* [Data provided]:

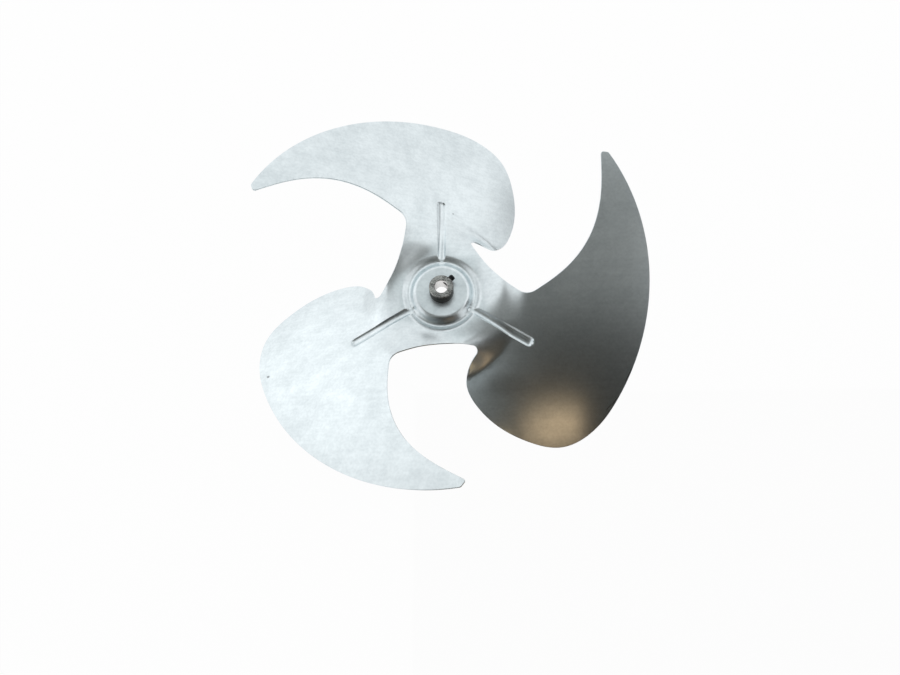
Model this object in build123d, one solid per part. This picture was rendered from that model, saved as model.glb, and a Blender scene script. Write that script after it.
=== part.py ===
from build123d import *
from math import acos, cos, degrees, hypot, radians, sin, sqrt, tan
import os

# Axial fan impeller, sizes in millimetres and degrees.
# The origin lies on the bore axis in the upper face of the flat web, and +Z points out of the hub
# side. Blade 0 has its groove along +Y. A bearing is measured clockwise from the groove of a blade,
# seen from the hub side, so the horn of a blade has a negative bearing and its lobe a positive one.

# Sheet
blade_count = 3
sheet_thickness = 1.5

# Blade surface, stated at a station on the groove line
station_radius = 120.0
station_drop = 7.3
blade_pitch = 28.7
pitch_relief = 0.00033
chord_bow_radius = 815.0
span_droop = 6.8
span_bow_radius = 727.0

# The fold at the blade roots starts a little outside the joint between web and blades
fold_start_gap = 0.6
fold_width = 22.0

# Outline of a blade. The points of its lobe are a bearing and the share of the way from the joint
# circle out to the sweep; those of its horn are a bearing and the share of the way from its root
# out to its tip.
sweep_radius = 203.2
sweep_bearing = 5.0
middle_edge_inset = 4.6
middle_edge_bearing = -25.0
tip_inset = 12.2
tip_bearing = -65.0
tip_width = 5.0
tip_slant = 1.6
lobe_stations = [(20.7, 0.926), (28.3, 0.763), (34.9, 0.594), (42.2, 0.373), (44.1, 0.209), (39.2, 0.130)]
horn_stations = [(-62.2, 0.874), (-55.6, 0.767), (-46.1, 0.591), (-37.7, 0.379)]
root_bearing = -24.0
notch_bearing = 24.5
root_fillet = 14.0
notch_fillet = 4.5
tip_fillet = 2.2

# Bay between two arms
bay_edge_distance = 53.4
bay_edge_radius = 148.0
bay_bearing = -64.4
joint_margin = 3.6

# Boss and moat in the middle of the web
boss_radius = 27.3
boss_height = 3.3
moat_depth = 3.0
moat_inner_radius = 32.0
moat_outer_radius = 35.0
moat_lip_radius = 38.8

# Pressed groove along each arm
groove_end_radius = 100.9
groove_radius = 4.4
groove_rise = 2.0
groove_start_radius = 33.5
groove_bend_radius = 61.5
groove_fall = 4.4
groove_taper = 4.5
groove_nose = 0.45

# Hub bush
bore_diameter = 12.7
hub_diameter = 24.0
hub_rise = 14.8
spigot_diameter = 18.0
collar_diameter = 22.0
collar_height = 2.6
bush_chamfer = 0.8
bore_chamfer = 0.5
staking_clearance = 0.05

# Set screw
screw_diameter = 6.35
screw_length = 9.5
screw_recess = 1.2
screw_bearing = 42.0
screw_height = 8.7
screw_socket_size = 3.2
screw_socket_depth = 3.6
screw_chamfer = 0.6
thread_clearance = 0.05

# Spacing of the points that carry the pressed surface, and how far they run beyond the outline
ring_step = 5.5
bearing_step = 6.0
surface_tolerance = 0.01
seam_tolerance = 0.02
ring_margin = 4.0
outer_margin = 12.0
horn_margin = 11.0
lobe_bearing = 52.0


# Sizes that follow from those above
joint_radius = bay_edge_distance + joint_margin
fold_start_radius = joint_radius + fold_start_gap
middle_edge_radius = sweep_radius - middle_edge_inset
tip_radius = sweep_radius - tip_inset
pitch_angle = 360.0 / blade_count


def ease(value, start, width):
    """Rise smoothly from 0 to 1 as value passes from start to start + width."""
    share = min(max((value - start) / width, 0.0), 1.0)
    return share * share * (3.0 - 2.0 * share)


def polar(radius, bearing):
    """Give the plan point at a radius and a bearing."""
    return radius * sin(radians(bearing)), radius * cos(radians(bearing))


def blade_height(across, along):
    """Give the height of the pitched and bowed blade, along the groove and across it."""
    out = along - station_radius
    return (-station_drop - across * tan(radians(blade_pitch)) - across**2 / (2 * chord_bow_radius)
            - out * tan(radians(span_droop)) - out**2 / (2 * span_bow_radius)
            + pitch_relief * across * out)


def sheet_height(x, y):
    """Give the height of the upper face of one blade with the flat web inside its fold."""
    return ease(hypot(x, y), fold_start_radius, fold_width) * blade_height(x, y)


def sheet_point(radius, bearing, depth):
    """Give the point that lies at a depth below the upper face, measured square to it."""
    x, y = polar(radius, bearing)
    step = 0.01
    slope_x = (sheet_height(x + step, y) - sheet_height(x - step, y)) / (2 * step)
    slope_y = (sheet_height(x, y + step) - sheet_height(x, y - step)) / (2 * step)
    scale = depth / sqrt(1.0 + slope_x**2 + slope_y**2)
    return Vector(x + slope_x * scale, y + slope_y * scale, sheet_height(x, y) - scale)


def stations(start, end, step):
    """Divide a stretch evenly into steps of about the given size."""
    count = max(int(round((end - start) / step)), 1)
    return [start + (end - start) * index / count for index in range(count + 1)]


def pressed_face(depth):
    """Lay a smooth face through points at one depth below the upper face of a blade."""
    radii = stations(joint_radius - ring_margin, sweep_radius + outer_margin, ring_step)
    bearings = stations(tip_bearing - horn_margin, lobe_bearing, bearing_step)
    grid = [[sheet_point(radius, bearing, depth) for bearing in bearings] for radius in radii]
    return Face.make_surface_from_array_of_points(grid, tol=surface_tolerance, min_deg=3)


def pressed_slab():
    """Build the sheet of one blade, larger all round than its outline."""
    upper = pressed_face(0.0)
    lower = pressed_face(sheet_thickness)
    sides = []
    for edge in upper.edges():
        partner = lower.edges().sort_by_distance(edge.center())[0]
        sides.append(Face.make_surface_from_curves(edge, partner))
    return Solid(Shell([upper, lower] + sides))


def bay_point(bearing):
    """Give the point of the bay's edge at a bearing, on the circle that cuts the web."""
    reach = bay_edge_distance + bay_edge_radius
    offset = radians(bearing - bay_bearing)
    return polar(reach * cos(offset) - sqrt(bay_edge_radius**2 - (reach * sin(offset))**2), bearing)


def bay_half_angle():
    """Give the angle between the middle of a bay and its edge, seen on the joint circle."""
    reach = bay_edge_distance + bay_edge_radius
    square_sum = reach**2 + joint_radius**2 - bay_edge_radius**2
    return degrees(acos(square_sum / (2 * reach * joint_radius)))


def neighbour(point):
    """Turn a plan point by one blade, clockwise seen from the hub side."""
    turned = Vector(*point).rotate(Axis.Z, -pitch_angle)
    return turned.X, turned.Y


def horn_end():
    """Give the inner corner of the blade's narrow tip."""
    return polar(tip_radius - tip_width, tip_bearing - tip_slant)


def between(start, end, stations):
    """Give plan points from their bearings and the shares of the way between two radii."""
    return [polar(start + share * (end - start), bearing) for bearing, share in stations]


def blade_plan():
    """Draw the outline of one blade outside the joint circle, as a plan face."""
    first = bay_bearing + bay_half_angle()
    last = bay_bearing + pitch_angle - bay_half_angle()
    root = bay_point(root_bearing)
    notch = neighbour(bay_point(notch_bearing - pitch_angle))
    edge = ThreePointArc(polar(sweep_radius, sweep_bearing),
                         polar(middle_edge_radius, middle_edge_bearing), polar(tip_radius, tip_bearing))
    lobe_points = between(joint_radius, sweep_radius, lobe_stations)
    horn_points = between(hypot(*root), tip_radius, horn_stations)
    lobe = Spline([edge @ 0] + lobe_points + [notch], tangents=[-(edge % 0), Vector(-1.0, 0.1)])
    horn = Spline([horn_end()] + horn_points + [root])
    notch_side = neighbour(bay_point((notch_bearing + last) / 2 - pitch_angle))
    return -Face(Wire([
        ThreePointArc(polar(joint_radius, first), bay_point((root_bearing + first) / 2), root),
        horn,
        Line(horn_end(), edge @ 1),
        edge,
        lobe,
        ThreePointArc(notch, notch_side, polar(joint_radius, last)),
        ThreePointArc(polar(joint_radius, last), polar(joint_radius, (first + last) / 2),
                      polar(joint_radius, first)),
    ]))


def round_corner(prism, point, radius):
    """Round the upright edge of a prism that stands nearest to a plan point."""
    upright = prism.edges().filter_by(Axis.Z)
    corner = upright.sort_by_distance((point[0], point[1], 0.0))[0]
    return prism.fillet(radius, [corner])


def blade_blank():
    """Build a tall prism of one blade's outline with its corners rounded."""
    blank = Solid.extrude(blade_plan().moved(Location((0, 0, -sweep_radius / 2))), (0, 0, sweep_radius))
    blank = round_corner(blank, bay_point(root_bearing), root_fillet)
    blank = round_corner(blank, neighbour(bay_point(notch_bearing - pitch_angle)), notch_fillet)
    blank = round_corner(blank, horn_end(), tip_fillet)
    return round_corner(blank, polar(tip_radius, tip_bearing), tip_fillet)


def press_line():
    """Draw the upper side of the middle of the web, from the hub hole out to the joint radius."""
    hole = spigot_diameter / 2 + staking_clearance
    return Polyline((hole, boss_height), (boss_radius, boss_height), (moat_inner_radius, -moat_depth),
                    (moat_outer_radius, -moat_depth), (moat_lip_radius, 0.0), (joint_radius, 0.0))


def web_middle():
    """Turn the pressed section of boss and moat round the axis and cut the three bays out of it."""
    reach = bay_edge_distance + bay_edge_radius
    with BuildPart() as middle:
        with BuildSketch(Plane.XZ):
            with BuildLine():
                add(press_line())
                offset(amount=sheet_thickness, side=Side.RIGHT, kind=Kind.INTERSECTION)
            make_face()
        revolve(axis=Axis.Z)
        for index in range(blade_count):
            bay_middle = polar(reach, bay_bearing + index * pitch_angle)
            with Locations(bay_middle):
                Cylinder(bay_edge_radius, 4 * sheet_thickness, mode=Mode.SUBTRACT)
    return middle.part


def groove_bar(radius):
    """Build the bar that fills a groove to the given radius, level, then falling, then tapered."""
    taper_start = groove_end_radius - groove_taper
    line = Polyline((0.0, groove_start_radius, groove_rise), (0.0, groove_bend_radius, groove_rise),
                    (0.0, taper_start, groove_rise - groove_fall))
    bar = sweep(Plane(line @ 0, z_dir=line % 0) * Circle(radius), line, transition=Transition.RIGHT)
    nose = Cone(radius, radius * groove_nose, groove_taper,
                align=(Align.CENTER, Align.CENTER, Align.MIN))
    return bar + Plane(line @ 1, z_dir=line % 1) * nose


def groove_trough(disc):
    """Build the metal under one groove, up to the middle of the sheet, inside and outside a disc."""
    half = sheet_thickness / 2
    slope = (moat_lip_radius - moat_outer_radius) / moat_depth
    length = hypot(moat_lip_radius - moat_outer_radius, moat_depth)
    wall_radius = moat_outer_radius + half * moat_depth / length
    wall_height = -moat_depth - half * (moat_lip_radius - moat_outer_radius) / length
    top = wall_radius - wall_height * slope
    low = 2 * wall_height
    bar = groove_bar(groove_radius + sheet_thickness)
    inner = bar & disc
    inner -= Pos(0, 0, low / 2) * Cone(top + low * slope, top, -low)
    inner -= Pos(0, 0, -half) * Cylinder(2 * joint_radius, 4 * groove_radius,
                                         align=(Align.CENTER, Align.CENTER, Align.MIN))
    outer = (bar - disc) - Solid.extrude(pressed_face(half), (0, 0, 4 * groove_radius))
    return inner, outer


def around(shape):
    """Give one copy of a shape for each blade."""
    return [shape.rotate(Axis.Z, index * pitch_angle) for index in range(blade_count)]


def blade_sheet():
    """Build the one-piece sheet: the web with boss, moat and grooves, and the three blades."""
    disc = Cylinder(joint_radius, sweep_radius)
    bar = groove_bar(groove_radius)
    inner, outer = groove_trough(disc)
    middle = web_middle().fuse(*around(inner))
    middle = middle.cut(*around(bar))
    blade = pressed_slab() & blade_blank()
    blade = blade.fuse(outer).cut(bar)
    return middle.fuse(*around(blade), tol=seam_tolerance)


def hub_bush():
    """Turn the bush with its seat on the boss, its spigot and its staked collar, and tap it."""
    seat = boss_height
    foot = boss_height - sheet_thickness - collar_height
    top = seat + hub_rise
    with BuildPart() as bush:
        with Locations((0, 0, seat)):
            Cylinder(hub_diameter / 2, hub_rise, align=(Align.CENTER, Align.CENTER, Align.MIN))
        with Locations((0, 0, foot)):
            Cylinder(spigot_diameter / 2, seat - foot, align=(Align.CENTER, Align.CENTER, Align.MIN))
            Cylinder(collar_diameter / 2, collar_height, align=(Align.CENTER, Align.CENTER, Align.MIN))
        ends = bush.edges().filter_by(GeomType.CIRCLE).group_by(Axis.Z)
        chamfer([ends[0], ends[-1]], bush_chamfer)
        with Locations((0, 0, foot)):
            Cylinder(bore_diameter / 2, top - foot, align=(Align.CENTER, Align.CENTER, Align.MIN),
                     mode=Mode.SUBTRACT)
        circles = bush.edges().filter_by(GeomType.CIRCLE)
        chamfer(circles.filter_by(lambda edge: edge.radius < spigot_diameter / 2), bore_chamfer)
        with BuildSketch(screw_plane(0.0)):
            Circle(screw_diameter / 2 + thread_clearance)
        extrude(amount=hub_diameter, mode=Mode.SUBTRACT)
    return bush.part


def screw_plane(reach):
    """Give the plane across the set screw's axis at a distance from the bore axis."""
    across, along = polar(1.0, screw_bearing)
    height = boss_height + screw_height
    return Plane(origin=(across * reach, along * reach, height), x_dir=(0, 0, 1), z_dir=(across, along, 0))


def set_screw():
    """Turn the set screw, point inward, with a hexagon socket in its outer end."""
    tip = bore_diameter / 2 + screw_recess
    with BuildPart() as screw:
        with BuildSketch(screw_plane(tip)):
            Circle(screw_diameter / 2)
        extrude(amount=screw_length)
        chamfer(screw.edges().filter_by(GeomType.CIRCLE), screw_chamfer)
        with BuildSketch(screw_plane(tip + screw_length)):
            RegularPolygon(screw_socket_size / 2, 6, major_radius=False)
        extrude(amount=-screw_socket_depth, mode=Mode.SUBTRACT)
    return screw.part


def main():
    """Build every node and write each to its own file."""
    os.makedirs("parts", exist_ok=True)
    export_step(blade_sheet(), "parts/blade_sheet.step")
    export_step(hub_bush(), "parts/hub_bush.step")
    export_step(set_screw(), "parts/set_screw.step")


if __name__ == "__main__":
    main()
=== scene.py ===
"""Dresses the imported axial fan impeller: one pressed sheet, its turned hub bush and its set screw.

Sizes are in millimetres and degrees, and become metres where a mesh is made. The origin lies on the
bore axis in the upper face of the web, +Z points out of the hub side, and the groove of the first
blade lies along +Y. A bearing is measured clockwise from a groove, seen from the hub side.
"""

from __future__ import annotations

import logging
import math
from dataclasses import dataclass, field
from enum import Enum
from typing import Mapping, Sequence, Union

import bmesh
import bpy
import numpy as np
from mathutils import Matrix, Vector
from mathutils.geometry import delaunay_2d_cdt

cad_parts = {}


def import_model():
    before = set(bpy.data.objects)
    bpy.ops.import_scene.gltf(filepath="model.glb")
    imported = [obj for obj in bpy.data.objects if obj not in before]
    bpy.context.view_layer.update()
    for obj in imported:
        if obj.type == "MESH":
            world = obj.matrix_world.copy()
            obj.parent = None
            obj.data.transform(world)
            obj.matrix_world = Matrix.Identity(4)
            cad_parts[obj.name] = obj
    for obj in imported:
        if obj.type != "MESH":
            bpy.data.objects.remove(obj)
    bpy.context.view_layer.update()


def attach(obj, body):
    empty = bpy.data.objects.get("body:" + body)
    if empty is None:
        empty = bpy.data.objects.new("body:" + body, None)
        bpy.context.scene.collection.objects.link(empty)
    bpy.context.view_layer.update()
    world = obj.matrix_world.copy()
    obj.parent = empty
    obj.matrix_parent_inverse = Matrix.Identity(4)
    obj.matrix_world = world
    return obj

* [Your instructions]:
Quote word for word every line from the one that has "return screw.part" through the one that has "its set screw.".

* [Reply to the task]:
    return screw.part


def main():
    """Build every node and write each to its own file."""
    os.makedirs("parts", exist_ok=True)
    export_step(blade_sheet(), "parts/blade_sheet.step")
    export_step(hub_bush(), "parts/hub_bush.step")
    export_step(set_screw(), "parts/set_screw.step")


if __name__ == "__main__":
    main()
=== scene.py ===
"""Dresses the imported axial fan impeller: one pressed sheet, its turned hub bush and its set screw.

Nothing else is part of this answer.